About a year after she began attending classes, Hussain decided to don the Islamic headscarf, or hijab. She hangs out with her friends less often in public places now, preferring to invite them to her house for barbecues. Recently, she was engaged to a young man of her family’s choosing.
But she hasn’t shunned her other male friends or broken off her old friendships. She listens to Islamic music, but she remains a huge fan of pop artists like Taylor Swift and Imagine Dragons.
“Music continues to be my weakest point,” Hussain said laughing. “I would still call myself a struggling practicing Muslim.”
Another woman, a psychotherapist, appreciated many of Hashmi’s views but found some former teachers and classmates too conservative. She recalled one class in Karachi where all the women were dressed in full-length abayas and gloves.
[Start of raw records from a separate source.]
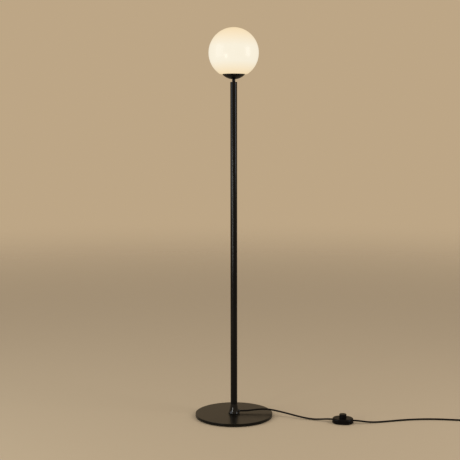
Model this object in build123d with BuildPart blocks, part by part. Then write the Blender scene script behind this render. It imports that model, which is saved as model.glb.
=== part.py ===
from build123d import *
from math import cos, hypot, pi, radians, sin, sqrt, tan
import os

os.makedirs("parts", exist_ok=True)

# A globe floor lamp. Millimetres, +Z up, the floor at z = 0, the pole's axis on Z.
# The cord leaves towards +X, and the front of the lamp faces -Y.

# Clearances
fit_gap = 0.1        # a pin or a spigot in its hole, on the radius
loose_gap = 0.3      # parts that only lie against each other
tap_gap = 0.05       # a screw in its thread, on the radius
cord_gap = 0.5       # the cord in the neck's tube, on the radius

# Foot
disc_diameter = 285.0
disc_thickness = 10.0
disc_edge = 1.0
pad_stand = 2.0      # what the pads show below the disc
pad_diameter = 18.0
pad_recess = 1.0
pad_chamfer = 0.5
pad_count = 4
pad_inset = 17.5     # from the disc's edge in to the pads' middles

# Foot cone
cone_height = 35.0
cone_foot_radius = 20.5
cone_shoulder = 0.4        # how far the cone's top stands out past the pole
cone_wall = 3.0
cone_lip = 3.0             # height of the rounded lip on the disc
cone_lip_swell = 0.3
cone_bore = 14.0
cone_throat = 9.0          # length at the cone's top that has only the bore
spigot_length = 28.0
boss_diameter = 9.0
boss_cover = 2.0           # what the bosses stand above their screws
foot_screw_count = 3
foot_screw_inset = 8.0     # from the cone's foot in to the screws' middles
foot_screw_diameter = 5.0
foot_screw_reach = 12.0    # thread above the disc
foot_screw_head = 9.0
foot_screw_head_height = 3.2
foot_screw_key = 1.7       # corner radius of the hexagon socket
foot_counterbore = 5.0

# Pole and neck
pole_diameter = 25.0
pole_wall = 1.5
pole_length = 1178.5
cap_flange = 2.5
cap_round = 1.0
cap_spigot = 20.0
nipple_wall = 1.4
nipple_tail = 2.0    # thread that shows below the lower nut
nipple_head = 8.0    # thread inside the lamp holder
neck_wall = 0.7
neck_length = 10.0
nut_wall = 2.0
nut_height = 3.0

# Dish, and the pan in it that the glass turns onto
cup_diameter = 80.0
cup_depth = 18.0
cup_lip = 2.0
cup_wall = 1.2
cup_land = 2.0       # flat of the dish round its nut
pan_wall = 1.5
pan_corner = 1.0
pan_lift = 1.5       # the pan's corner above the dish's wall
rim_inset = 9.0      # from the dish's edge in to the pan's rim
rim_stand = 3.0      # what the pan's rim stands above the dish's

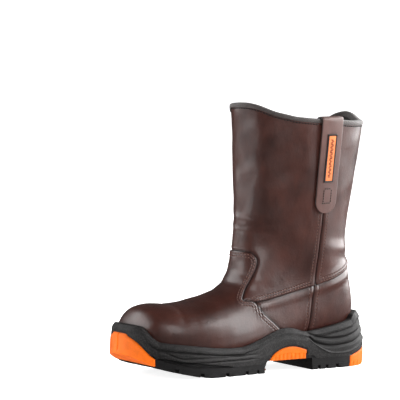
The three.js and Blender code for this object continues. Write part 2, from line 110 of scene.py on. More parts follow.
TOE_INSERT = [[-170, 50], [-150, 48], [-147, 45], [-142.5, 40], [-137, 32.5], [-132, 26],
              [-127.5, 22], [-127.5, -9], [-170, -9]]
HEEL_INSERT = [[117, -9], [117, 12], [128, 14], [148, 19.5], [170, 20], [170, -9]]
ARCH_INSERT = [[7, 4], [8, 11], [18, 21], [31, 26], [44, 26.3], [58, 22.4], [58, 4]]

LEATHER = 1.8
LAP = 7.0                    # how far one leather panel runs on under the next
SIDE_SLIT = 0.15             # half of what is left open between panels at the side seams
LEATHER_FOOT = 4.5           # where the leather ends, over the floor line
LINING_FOOT = 5.0            # where the linings end, over the leather's foot
LINING_DEPTH = 2.6           # of the shaft's lining, under the face of the leather
LOW_LINING_DEPTH = 4.8       # the same below the ankle, over the felt
LINING_THICKNESS = 1.3
LINING_JOINT = 65.6          # y where the heel's lining meets the vamp's
ANKLE_Z = 121
FOOTBED_TOP = 7.6            # middle of the footbed, over the floor line
FOOTBED_UNDER = 5.1

# The design's origin in the frame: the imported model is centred, the design's axes are not.
# The vamp's lowest corner in the design's axes shows how far the frame was moved.
VAMP_CORNER = (-46.1, -136.1)
vamp_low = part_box("vamp")[0]
SHIFT = np.array([vamp_low.x / MM - VAMP_CORNER[0], vamp_low.y / MM - VAMP_CORNER[1], 0.0])


def spline_weights(u):
    v = 1 - u
    return [v ** 3 / 6, (3 * u ** 3 - 6 * u * u + 4) / 6,
            (-3 * u ** 3 + 3 * u * u + 3 * u + 1) / 6, u ** 3 / 6]


def stations_at(t):
    before = STATIONS[1].copy()
    before[[1, 3]] = 2 * STATIONS[0][[1, 3]] - STATIONS[1][[1, 3]]
    before[[4, 5]] = -STATIONS[1][[4, 5]]
    after = 2 * STATIONS[-1] - STATIONS[-2]
    rows = np.vstack([before, STATIONS, after])
    place = np.clip(t, 0, 1) * (len(STATIONS) - 1)
    first = np.minimum(place.astype(int), len(STATIONS) - 2)
    weights = spline_weights((place - first)[..., None])
    return sum(w * rows[first + k] for k, w in enumerate(weights))


def signed_power(value, exponent):
    return np.sign(value) * np.abs(value) ** exponent


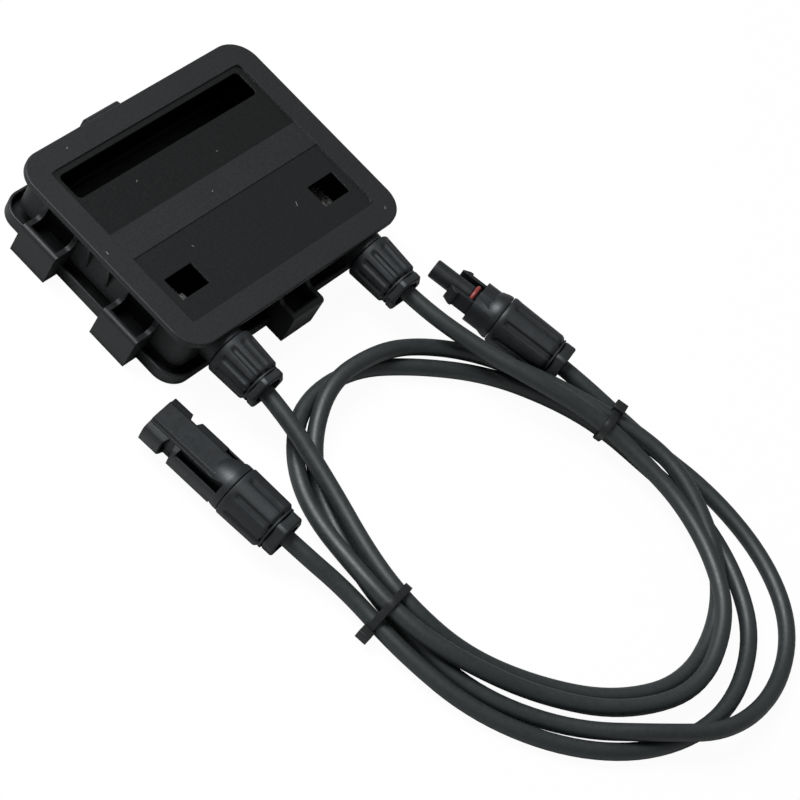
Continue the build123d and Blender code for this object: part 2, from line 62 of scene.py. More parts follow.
LEAD_RIGHT = [
    (36, -40, 14.5), (36, -66, 14.5), (42.5, -92, 14.2), (51, -114, 15), (61.5, -134, 12),
    (65, -155, 9.4), (64.5, -176, 9), (55.5, -198, 9.3), (41, -214.5, 9.3), (14, -224.5, 6.5),
    (-15, -212.5, 5.8), (-35, -191, 5.6), (-50, -168, 9), (-57, -148, 10.6), (-56, -124, 9.6),
    (-49, -100, 4), (-38, -82.5, 2.9), (-20.5, -70, 2.9), (5.5, -70, 2.9), (27.5, -82.5, 2.9),
    (48, -99.5, 2.9), (61.5, -120, 2.9), (67, -138.5, 4.5), (70.5, -158, 2.9), (73, -180, 2.9),
    (65, -205, 2.9), (49, -225, 2.9), (19.5, -236, 2.9), (-12, -230, 2.9), (-38.5, -210.5, 2.9),
    (-56, -182, 2.9), (-61.5, -152, 4.4), (-60.5, -128, 4.6), (-66.5, -108.5, 9), (-68, -88, 9),
]
MM = 0.001

# Cap nuts, in millimetres: a fluted cone, a narrow neck, then a hexagonal ring at the cable's end
GLAND_NUT = {"length": 18.6, "ring": 3.7, "front": 8.8, "back": 8.0, "collar": 7.6, "flutes": 12}
PLUG_NUT = {"length": 27.0, "ring": 5.0, "front": 9.0, "back": 8.5, "collar": 7.6, "flutes": 8}
SOCKET_NUT = {"length": 22.0, "ring": 5.0, "front": 9.0, "back": 8.7, "collar": 7.8, "flutes": 8}
GLAND_NUT_START = 44.4
NUT_GAP = 0.2
NUT_STEPS = 192
CONE_STEPS = 30
NECK = {"length": 0.7, "depth": 0.8, "wall": 0.01}
EDGE = {"depth": 0.5, "front": (-0.3, 0.6), "ring": (-0.1, 0.5)}
SHOULDER = {"length": 1.6, "depth": 1.1}
CORNER_REACH = 0.35
RING_START = (0, 0.3, 0.6)
RING_END = (0.5, 0.25, 0)
FLUTE = {"depth": 0.7, "floor": 0.45, "reach": 1.35, "start": 2.0, "full": 3.2}
NUT_BORE = {"thread": 6.48, "seat": 3.6, "relief": 5.0, "exit": 5.2, "stop": 3.3, "taper": 3.4, "lip": 1.0}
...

“They all looked like Ninja Turtles to me,” she said. She felt more comfortable at Zaynab Academy, a moderate institution in Karachi that often holds classes at teachers’ houses, followed by tea and snacks.
Al Huda, Zaynab and other academies operate outside the jurisdiction of the five waqfs, or boards, that govern Islamic education in Pakistan. Most operate as non-profit, which gives the government authority to inspect their finances, but otherwise there is no formal oversight of their curriculum.
Some Pakistanis assume that, because the Islamic institutes have proliferated so quickly in a country where mainstream schools lack sufficient teachers and supplies, the institutes have received at least some funding from Saudi Arabia. US officials and international experts have found that Saudi Islamic charities are among the primary financiers of religious schools in Pakistan, a key ally and part of the kingdom’s strategy to spread Sunni orthodoxy across the Muslim world.
“They are contributing to the more conservative, more intolerant, narrowly sectarian view of Islam that’s spreading in Pakistan,” Mushtaq said.
“But there is no question that they are empowering women. They have unsettled the model of Islamic learning and knowledge that was dominated by men.”